放送終了後、エレベーターから降りてきた浅川は、後ろを気にしています。そして、突然岸本に声をかけられて、浅川びっくりして転んでしまいました。

「オンエア終わる前から、スタジオにお偉いさんがずらっと並んでて、終わった瞬間にお疲れ様でしたって逃げてきた」

そう言う浅川を連れて、岸本は局の外へ出ました。

そして連れてこられたのは、岸本が村井に連れてこられた牛丼屋です。浅川は寝てしまっていました。

「どうします?」

岸本に起こされた浅川は「大盛りで」と答えます。

「村井さんに浅川さんと牛丼食いに行きますってラインしたんだけど返信来ないですね」

岸本は、連絡が取れない村井のことを心配しています。しかし、村井を心配している場合ではありません。

そして、出された牛丼を、美味しそうに食べる二人。

浅川は、壊れだした体のせいで、食事をまともに取っていませんでした。食事をして、空腹を満たすと、なんだか元気が出てきます。

「ああ、何か何とかなる気がしてきた」

浅川がそう言うと、岸本も「何とかなりますよ」と答えます。

その時、牛丼屋に入ってきた人物がいました。村井です。村井の姿を見ると、浅川も岸本も笑顔になるのでした。

1年後

2020年10月。浅川はマスクしながらニュースエイトの打ち合わせをしていました。事故や病気で消されることはなかったようです。
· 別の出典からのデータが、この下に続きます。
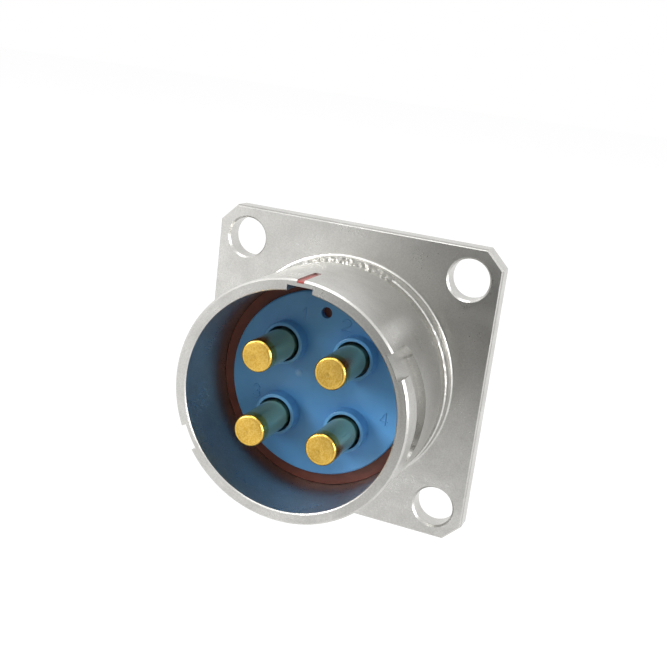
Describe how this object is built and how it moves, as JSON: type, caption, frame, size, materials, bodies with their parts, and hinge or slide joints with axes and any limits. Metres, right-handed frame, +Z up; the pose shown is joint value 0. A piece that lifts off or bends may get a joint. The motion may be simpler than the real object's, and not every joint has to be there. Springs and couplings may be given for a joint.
{
  "type": "aviation plug connector",
  "caption": "Square-flange panel receptacle with a reverse-bayonet barrel, keyway, blue insulator and gold pin contacts, threaded rear barrel and solder cups.",
  "frame": {"origin": "on the connector's axis, in the flange's rear face that lies against the panel, at the centre of the four screw holes", "axes": "+Y along the axis to the rear (cable side), -Y the mating direction, +Z up through the keyway and index mark, +X to the right seen from the mating side"},
  "size_m": [0.034, 0.0315, 0.034],
  "materials": {
    "shell": "satin nickel plate on a zinc casting",
    "seal": "matt silicone rubber",
    "insulator": "moulded, semi-matt",
    "rear_insulator": "moulded, semi-matt",
    "contact": "turned and gold plated",
    "clip": "rolled strip, bare",
    "washer": "stamped and nickel plated",
    "ring": "turned and nickel plated"
  },
  "bodies": {
    "root": {"shell": "shell", "face_seal": "seal", "front_insulator": "insulator", "rear_insulator": "rear_insulator", "contact_pin_1": "contact", "contact_pin_2": "contact", "contact_pin_3": "contact", "contact_pin_4": "contact", "contact_clip_1": "clip", "contact_clip_2": "clip", "contact_clip_3": "clip", "contact_clip_4": "clip", "thrust_washer": "washer", "lock_ring": "ring"}
  },
  "joints": []
}
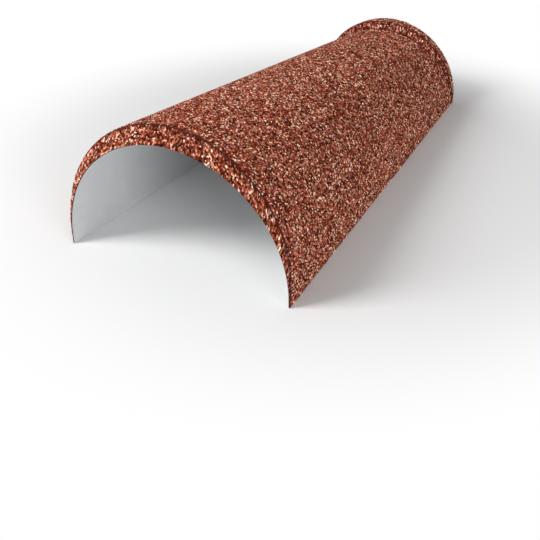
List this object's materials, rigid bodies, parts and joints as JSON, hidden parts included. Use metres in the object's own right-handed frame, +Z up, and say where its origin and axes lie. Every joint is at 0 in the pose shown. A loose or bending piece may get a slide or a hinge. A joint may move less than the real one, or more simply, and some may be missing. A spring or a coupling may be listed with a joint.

「お前なんでそれ聞かねえんだ。ばーか、ぼーけ、かーす」

村井は岸本を怒っています。

「聞いた方が良かったですか?」

そう岸本が聞くと、村井は「当たり前だろう」といつものパワハラ的な態度で岸本を怒ります。

「忖度してんじゃねーよ。そんなんネットじゃ、通用しねえぞポンコツ。だからテレビ出はダメなんだよ」

岸本も負けていません。

「村井さんこそ根っからのテレビマンじゃないですか」

そう言って反論するのでした。二人は、村井映像企画という会社を設立したようです。

斎藤は若者と勉強会をして、知名度を上げています。

笹岡は、新聞記者として大門に取材しています。しかし、相手にはされていませんでした。

チェリーは、松本にカレーを作っています。そして、一緒に食べると、その後ケーキを食べました。あの日、誕生日ケーキを始めて食べた時と同じように、チェリーは涙を流していました。

そして、ニュースエイト。

「こんばんは、真実をまっすぐに、ニュースエイトの時間です」

浅川は自信を持って、放送に臨んでいまいた。

最後に

実に面白かった。

結局、大門との対決はありませんでした。そして、本城彰が逮捕されたのかもわかりませんでした。しかし、松本死刑囚は釈放されました。

ラスボス大門を倒すところまでいかないのが、リアリティがありますよね。普通のドラマなら、ニュースエイトに出演するために大門がやってきて、浅川と対決するような流れでしょうか。

そして、ガセネタとして扱われたあの深夜の電話は、ガセネタでした。。。

脚本良く、俳優が良いと、こんなにもドラマは面白いのかと思わせられました。

2時間ドラマで、放送後の回収をやって欲しい気もするけど、しない方が余韻があっていいんでしょうね。いいドラマは終わるのがもったいないです。